As an aside, I would encourage people not to write off the CS as a whole if they have a bad experience (not pointed at Polar, I’m sorry to hear it hasn’t been positive). The CS is a huge place, made up of many departments and agencies, and of a multitude of professions too. Each have their own culture. Whilst there is a prevailing CS narrative, such as a focus on leadership, learning from outside and valuing diversity and inclusion, the day to day experience will vary even by office.

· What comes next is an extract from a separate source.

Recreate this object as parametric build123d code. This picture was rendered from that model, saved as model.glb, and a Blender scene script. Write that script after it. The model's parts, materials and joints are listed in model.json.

However, the CS is one of the few places in my experience where there is less emphasis placed on things like qualifications* and more on what you have done and can do, plus good benefits (in terms of things like maternity leave, sick pay, pension) compared with other public sector bodies and private sector. The fact that these are available to all grades and not just senior grades is a really good thing imo. Nonetheless you have to find the right place for you, in terms of department and profession at least. I know lots of people who don’t like working in my department for example, whereas I and loads of my colleagues think it’s great; on the other hand I used to work in a department that other people thought was ‘desirable’ but it just wasn’t for me. Equally I know that within a department the profession you’re in (eg Op Del, Finance, Policy etc) will also heavily shape your experience, I’ve known quite a few people to cross profession. The CS is the kind of place that generally supports that - you will unfortunately always get some managers or offices where that isn’t happening, but that isn’t the way senior leaders want it to be and a lot of different things are being done to try and reduce and ultimately eliminate that.
*theres a caveat to this, in that certain specific agencies and professional areas require specific qualifications and notice these things more, however on the whole I would say it’s not important for the main government departments; eg on CS Jobs I rarely see qualification requirements for roles in my profession at any grade, usually there is a ‘desirable’ for a specific qualification which is directly relevant to my profession but it’s usually accompanied by saying that the organisation will support studying for it which is commonplace. I’ve only seen one advert in the last 5 years that required that qualification, and it was in a smaller specialist agency.